Dans mon village, un jeune homme de 22 ans avait même été tué dans un bar: tout le monde avait vu, personne n' avait rien dit: la mafia ne pardonne pas. On ne la dénonce pas! Vivre, avait un prix. Il n’y avait pas non plus de bibliothèque:la mafia ne le permettait pas. Toute mon enfance le mot "mafia" revenait à mes oreilles sans que j'en comprenne la signification. Je l'apprendrai bien plus tard à mes dépens. C'est ainsi que mon père ne pouvait pas avoir d'emploi régulier et nous restions pauvres. Je me souviens d'une fois où mon père, ayant travaillé pendant six mois, sans rémunération, se décida à demander son salaire à son patron: seulement au lieu de le lui donner, il lui mit un pistolet derrière la tête en lui posant la question "Combien tu en veux?" Quand mon père rentra à la maison, ma mère osa lui demander si le patron avait donné la paye. Mon père la gifla et lui dit: " Misérable! tu as failli devenir veuve.".

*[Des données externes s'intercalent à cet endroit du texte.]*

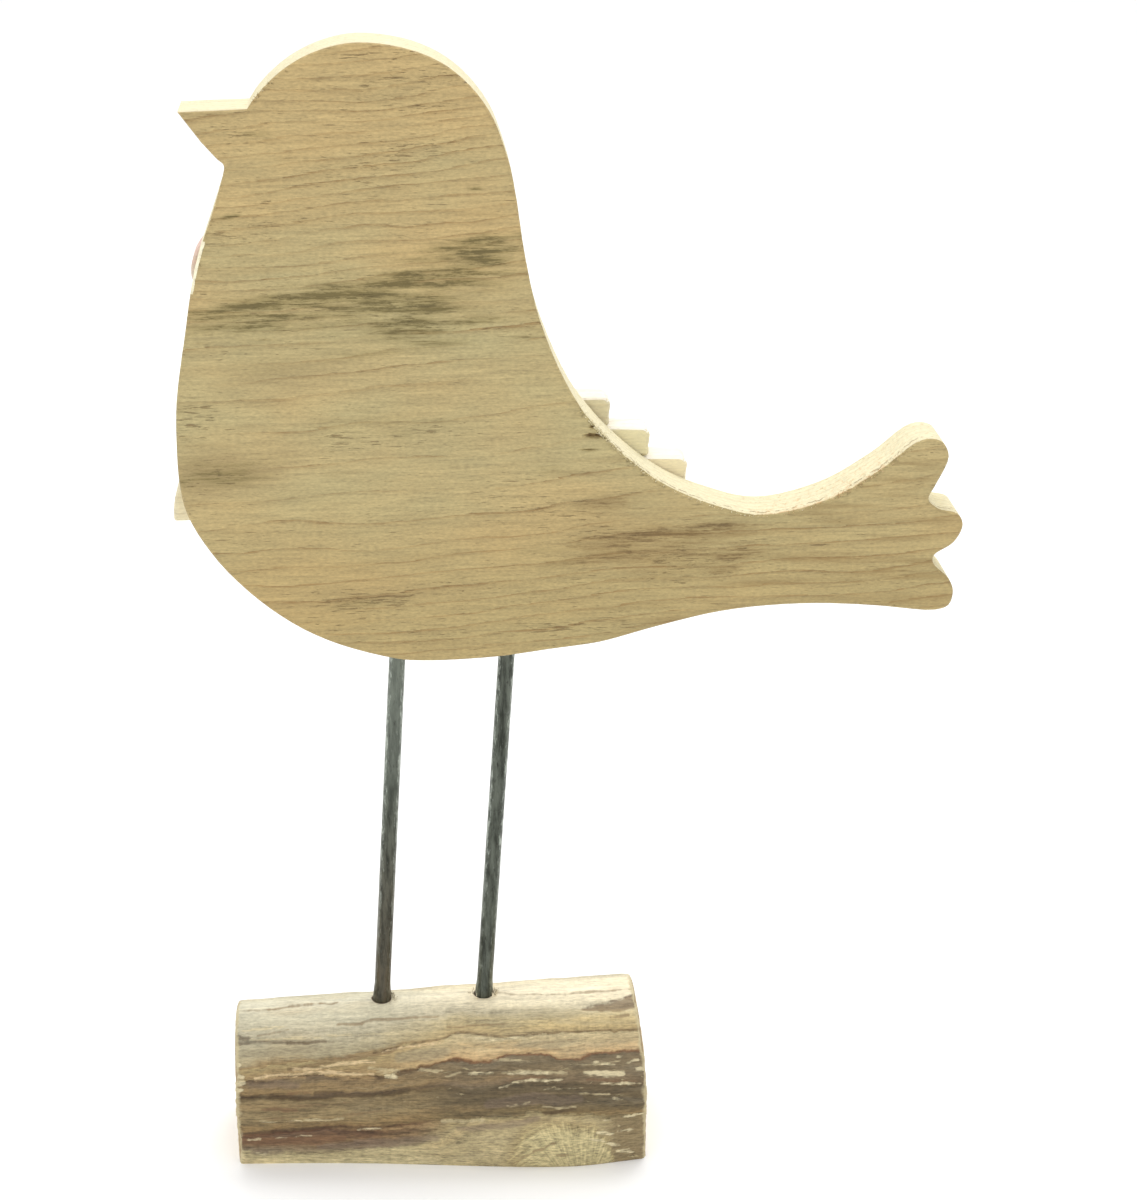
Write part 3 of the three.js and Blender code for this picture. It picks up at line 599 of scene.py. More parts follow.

C’est ainsi que j’ai grandi, malgré la toute-puissance de la mafia, la Gomorra, dans une terre ensoleillée, la Campanie. Je l’aimais cette terre si chaude, sur les collines, les oliviers ,et sous le soleil du mois de juin, le blé doré ondulait au contact de la brise méditerranéenne, c'était un véritable tableau de maître: le blé était parsemé de coquelicots et de bleuets, des touches rouges et bleues dans le jaune. Je n'ai jamais retrouvé une œuvre semblable, nulle part ailleurs. Je ne voulais pas le quitter mon brin de terre, cette mer que j'apercevais à l’horizon, ce bleu soutenu, le vent qui venait et repartait, les odeurs tourbillonnantes dans cet univers de bonheur et de souffrance.

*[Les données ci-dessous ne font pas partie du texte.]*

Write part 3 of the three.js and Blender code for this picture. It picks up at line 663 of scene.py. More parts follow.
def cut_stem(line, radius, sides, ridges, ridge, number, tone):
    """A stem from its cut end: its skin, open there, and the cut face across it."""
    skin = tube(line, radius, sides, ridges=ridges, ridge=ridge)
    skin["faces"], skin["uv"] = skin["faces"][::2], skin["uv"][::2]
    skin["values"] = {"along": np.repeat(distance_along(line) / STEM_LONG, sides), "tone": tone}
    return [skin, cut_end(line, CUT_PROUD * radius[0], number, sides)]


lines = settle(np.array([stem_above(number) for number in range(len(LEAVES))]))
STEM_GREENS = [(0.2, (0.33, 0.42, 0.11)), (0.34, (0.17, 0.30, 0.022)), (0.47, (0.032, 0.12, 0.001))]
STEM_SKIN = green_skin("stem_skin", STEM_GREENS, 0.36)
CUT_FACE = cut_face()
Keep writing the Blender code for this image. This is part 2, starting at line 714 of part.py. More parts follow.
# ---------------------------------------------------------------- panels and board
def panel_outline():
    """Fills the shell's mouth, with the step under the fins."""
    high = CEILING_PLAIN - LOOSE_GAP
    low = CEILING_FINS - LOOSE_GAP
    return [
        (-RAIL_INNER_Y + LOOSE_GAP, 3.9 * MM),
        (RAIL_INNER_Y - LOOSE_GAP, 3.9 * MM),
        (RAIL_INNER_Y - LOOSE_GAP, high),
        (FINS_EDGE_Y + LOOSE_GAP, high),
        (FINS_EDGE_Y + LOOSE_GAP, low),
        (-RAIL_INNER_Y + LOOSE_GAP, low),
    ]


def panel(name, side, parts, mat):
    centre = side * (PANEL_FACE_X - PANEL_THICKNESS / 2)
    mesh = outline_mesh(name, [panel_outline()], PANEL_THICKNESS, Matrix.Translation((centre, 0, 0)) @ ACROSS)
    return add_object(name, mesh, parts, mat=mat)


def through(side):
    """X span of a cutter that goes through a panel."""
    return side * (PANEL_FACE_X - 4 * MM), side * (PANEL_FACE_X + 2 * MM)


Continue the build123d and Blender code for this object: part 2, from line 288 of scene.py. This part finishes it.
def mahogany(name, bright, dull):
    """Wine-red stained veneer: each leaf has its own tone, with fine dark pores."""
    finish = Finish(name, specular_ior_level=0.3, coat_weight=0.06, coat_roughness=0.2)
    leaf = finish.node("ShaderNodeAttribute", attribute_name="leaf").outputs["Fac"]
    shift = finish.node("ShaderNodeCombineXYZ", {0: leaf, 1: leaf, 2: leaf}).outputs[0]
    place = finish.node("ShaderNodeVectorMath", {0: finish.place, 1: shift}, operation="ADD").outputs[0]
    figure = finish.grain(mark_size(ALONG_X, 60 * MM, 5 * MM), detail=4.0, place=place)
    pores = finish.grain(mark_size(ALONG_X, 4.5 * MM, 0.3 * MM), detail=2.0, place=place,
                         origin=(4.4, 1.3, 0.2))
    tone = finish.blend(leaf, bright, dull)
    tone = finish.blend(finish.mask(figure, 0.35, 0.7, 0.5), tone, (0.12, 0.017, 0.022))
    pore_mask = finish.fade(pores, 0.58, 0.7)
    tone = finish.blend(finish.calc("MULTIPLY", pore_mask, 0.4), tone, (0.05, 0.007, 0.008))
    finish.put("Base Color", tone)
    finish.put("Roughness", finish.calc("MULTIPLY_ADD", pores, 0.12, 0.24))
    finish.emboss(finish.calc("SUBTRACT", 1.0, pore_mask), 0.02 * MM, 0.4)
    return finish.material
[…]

Ma mère savait à peine écrire, elle n'avait pas été plus de six mois à l'école, et souffrait beaucoup de ce manque d’instruction. Elle avait perdu son père puis sa petite sœur de six mois, tous deux morts de la grippe espagnole. Ma grand-mère maternelle, pour pouvoir soigner son mari et sa fille malades avait vendu tout ce qu’elle possédait, ses bijoux et ses économies. Après leur mort, elle prit donc un travail pour subvenir aux besoins de ses cinq enfants. Ma mère s'occupait de ses frères et sœurs pendant que sa mère travaillait pour pouvoir nourrir sa famille. J'ai bien connu ma grand-mère maternelle, une femme particulièrement généreuse, toujours prête à donner le peu qu’elle avait. Calme, simple, les plaisirs ordinaires du monde ne l’attiraient pas. Elle resta veuve, vouant sa vie à ses enfants, et tous ceux qui parlaient d’elle employaient le mot « une santé! ». Sa seule sortie était d'aller à l’église, la lumière de Dieu illuminait son visage. Je ne l’ai jamais entendu se plaindre, pourtant sa vie était labeur et misère. Elle se levait à cinq heures du matin partait aux champs et ne rentrait chez elle qu’à six heures le soir. Ses repas frugaux, du pain, un peu de fromage et une pomme du verger : jamais elle n'avalait un morceau de pain sans remercier le Seigneur. Sa seule richesse était une vielle maison au fond d’une vallée. Je l'aimais bien, la petite maison blanchie à la chaux, et je me suis souvent demandée comment la minuscule demeure avait pu les contenir tous. C'est là que ma mère avait grandi.